L’incontro del pensiero cinese e del pen­siero europeo dovrebbe indurci a pensare questo: che l’universale non nasce sponta­neamente, insieme alla «natura umana», ma non è altro che un orizzonte che con­duce a mettere le culture una di fronte al­l’altra, e soprattutto fornisce l’esigenza di tale confronto. Poiché, oltre a questo uni­versale, vanno anche prese in conto le cate­gorie dell’uniforme e del comune. Il comu­ne è quello che condividiamo. Sta nella ca­tegoria dell’intellegibile; è il motivo per cui, fra cinesi e europei, possiamo capirci e dialogare. Quanto all’uniforme, esso è il contrario dell’universale, o la sua perver­sione: non si basa su una necessità della ragione, ma su una comodità della produ­zione (come lo standard, lo stereotipo). È da questa dittatura discreta dell’uniforme che oggi siamo minacciati.
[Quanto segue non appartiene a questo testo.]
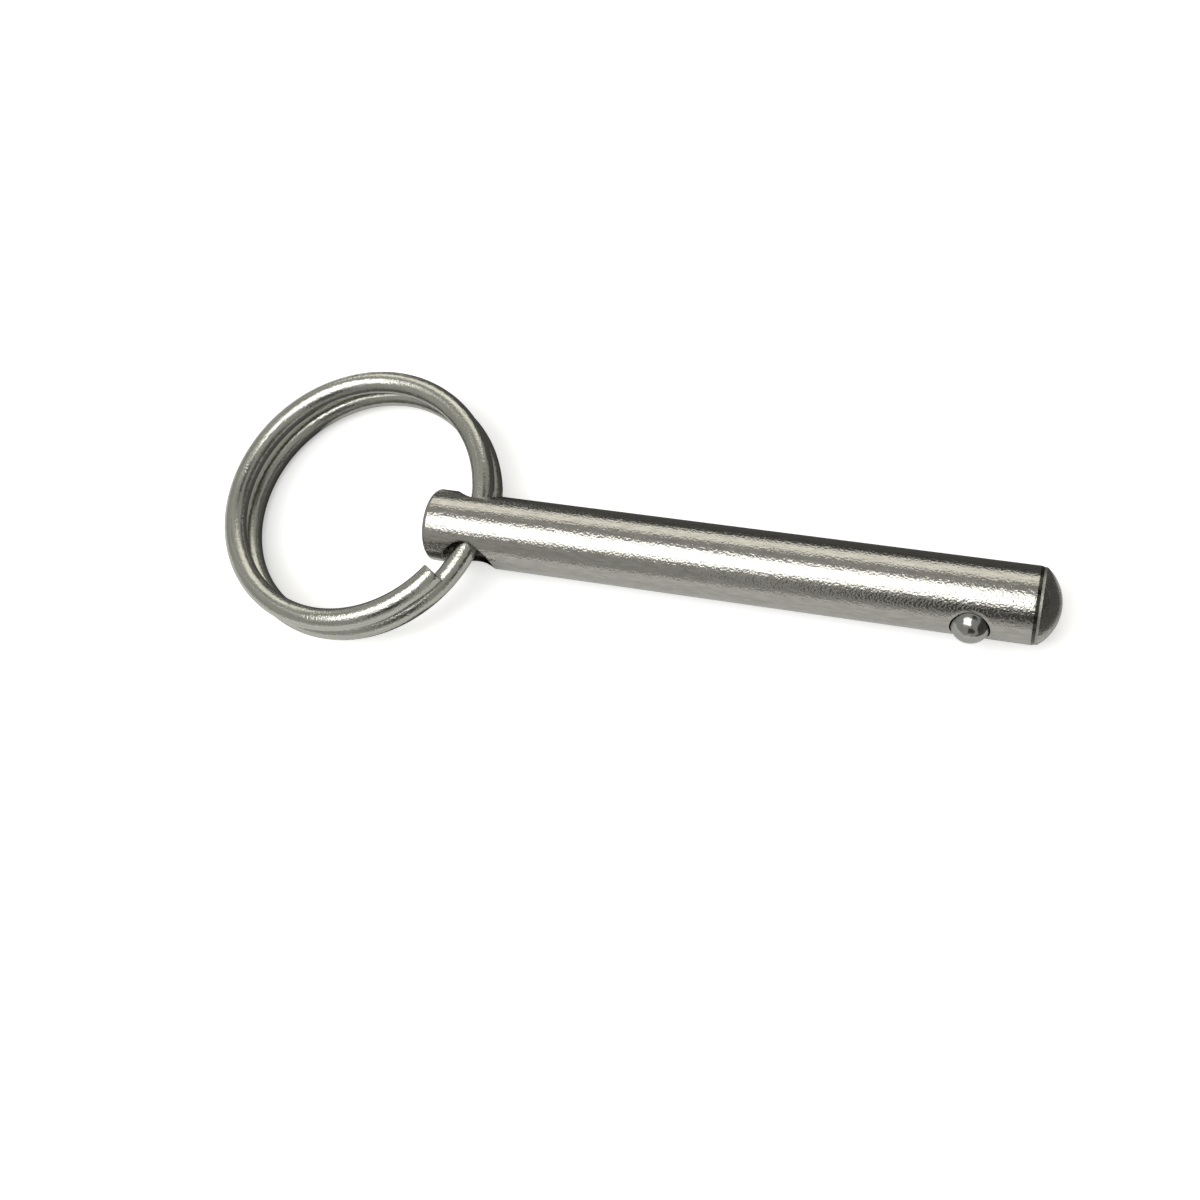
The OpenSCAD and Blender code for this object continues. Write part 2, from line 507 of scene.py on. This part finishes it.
def broken_edge(surface, radius, width, steps=5):
    """Stations (height, radius) of a rounded edge, as deep as it is wide, where a hole opens
    on a surface, and on past the surface."""
    last = BROKEN_LEAN
    stations = [
        (
            surface - width * (1 - math.sin(lean) / math.sin(last)),
            radius + width * (1 - math.cos(lean)) / (1 - math.cos(last)),
        )
        for lean in (last * k / steps for k in range(steps + 1))
    ]
    outer = radius + 2 * width
    return stations + [(surface + BROKEN_OVER * width, outer), (surface + CLEAR, outer)]


class MESH_OT_turned_pin(bpy.types.Operator):
    """Turn the pin, drill its cross hole and its ball's bore, and break their edges"""

    bl_idname = "mesh.turned_pin"
    bl_label = "Turned pin"

    def execute(self, context):
        pin, ball = context.scene.pin_sizes, context.scene.ball_sizes
        radius, whole = pin.diameter / 2 * MM, pin.pin_length * MM
        hole_x, hole_r = pin.hole_place * MM, pin.hole_diameter / 2 * MM
        nose_start = whole - pin.nose_length * MM
        bevel_start = nose_start - pin.band_width * MM
        bevel_middle = bevel_start + pin.band_steep * MM

        stations = self.head_stations(pin, radius)
        stations += self.fine_stations(hole_x, hole_r + HOLE_MARGIN, radius)
        ball_x, ball_r = whole - ball.from_nose * MM, ball.diameter / 2 * MM
        stations += self.fine_stations(ball_x, ball_r + BALL_MARGIN, radius)
        nose_r = radius - pin.band_drop * MM
        stations += [
            (bevel_start - before * MM, radius - depth * MM) for before, depth in BEVEL_CORNER
        ]
        stations += [(bevel_middle, nose_r), (nose_start, nose_r)]
        stations += self.dome_stations(pin, nose_r, whole)
        stations.sort()
        piece = add_circle("pin_body_turned", PIN_SIDES, stations[0][1], fill="NGON")
        edit(piece)
        bpy.ops.mesh.select_all(action="SELECT")
        grow_stack(stations)
        bpy.ops.mesh.merge(type="CENTER")
        bpy.ops.object.mode_set(mode="OBJECT")
        tidy_faces(piece)
        carry(piece, Matrix.Rotation(math.pi / 2, 4, "Y"))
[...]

Dobbiamo quindi smettere, in Europa, di utilizzare l’«Estremo Oriente» come se fosse un rovescio mistico della ragione eu­ropea: farne un rovescio, significa ancora rimanere chiusi in noi stessi; o di utilizzar­lo come una semplice variazione della ra­gione europea di cui il pensiero cinese, se si proiettano su di esso le evidenze raziona­li dell’Europa, non sarebbe più che un fac­simile?
Andando incontro al pensiero cine­se e al pensiero europeo, sarà bene adope­rarsi insieme per far di nuovo lavorare la ragione, aprendo per essa nuovi cantieri.